| YOUR OBJECTIVE |
From the listing below, copy only the lines running from the line that contains "for body in" to the line that contains "if empty is", both included.

| SOURCE DATA |
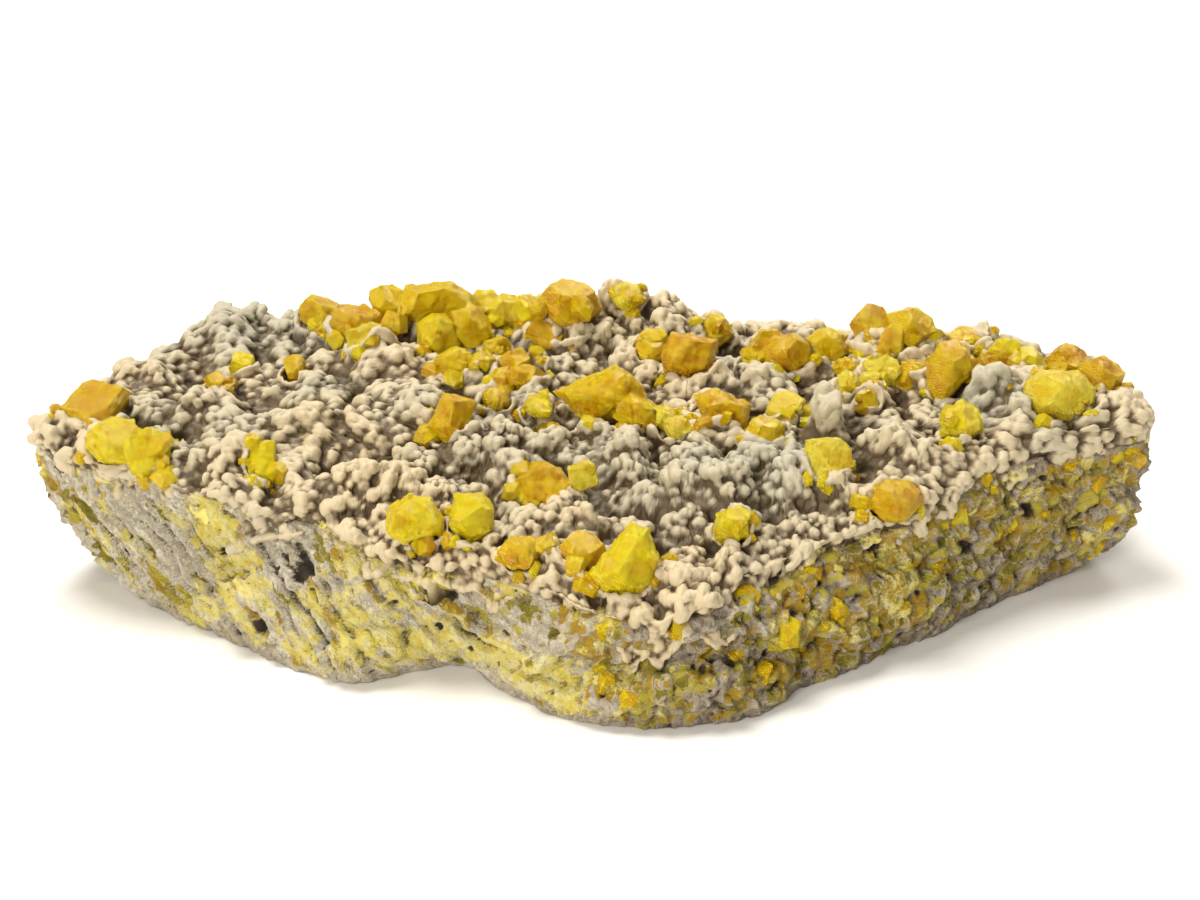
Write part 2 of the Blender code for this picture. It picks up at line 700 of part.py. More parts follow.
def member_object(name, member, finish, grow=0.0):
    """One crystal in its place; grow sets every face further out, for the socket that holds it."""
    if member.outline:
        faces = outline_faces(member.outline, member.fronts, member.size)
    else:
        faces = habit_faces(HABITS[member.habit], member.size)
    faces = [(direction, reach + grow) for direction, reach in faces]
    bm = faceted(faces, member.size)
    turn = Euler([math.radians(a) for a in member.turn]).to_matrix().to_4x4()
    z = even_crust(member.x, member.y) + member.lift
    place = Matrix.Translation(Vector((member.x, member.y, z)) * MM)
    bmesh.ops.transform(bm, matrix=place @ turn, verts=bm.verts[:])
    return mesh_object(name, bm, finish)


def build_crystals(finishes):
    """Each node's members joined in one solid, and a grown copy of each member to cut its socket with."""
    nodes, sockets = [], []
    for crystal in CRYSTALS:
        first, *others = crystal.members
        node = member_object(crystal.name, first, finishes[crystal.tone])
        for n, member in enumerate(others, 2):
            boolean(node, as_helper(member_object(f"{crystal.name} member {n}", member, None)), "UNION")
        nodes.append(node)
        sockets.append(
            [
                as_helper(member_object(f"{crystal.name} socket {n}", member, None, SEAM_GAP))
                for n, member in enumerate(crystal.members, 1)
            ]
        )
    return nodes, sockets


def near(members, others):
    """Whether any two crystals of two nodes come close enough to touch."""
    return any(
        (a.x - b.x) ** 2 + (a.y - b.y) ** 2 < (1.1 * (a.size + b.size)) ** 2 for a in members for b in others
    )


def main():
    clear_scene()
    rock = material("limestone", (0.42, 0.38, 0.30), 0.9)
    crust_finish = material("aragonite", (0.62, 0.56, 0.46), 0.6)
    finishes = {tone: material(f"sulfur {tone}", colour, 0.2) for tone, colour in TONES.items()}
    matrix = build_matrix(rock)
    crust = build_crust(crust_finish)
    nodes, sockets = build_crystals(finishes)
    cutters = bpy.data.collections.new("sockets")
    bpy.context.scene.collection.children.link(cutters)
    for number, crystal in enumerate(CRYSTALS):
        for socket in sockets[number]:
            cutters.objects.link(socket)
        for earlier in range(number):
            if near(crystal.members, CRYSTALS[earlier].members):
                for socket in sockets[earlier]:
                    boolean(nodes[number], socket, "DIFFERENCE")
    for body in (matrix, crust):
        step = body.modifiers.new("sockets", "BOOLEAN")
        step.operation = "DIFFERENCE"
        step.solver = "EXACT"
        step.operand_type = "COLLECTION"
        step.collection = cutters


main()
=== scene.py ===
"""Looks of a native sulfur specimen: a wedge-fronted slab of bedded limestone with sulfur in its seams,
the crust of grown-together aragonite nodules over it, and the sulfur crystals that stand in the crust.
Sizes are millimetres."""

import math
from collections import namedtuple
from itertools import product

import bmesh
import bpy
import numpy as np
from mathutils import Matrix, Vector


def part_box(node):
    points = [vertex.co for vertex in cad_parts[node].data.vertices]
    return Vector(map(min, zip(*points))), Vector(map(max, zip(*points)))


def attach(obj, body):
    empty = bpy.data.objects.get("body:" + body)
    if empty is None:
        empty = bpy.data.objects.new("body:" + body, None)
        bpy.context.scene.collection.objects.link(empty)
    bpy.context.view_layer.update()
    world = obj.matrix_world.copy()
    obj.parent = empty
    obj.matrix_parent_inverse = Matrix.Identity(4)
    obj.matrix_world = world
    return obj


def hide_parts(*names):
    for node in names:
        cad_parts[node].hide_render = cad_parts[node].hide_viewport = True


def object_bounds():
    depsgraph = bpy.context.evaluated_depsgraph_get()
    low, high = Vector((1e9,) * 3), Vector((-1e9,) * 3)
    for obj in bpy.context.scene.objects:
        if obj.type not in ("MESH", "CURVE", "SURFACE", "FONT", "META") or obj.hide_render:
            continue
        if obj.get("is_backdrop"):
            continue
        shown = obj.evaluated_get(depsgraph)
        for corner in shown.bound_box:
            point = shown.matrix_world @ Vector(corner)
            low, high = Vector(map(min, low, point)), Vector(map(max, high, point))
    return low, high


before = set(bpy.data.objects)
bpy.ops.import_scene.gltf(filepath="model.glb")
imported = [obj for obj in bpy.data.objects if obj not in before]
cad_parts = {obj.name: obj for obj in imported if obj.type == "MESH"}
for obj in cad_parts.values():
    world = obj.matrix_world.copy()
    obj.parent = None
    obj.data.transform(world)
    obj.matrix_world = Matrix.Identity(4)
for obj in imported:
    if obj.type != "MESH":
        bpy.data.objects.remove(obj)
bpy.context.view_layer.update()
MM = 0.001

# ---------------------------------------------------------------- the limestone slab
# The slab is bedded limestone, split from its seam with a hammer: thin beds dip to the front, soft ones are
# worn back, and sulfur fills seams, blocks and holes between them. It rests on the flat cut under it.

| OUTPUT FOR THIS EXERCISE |
    for body in (matrix, crust):
        step = body.modifiers.new("sockets", "BOOLEAN")
        step.operation = "DIFFERENCE"
        step.solver = "EXACT"
        step.operand_type = "COLLECTION"
        step.collection = cutters


main()
=== scene.py ===
"""Looks of a native sulfur specimen: a wedge-fronted slab of bedded limestone with sulfur in its seams,
the crust of grown-together aragonite nodules over it, and the sulfur crystals that stand in the crust.
Sizes are millimetres."""

import math
from collections import namedtuple
from itertools import product

import bmesh
import bpy
import numpy as np
from mathutils import Matrix, Vector


def part_box(node):
    points = [vertex.co for vertex in cad_parts[node].data.vertices]
    return Vector(map(min, zip(*points))), Vector(map(max, zip(*points)))


def attach(obj, body):
    empty = bpy.data.objects.get("body:" + body)
    if empty is None:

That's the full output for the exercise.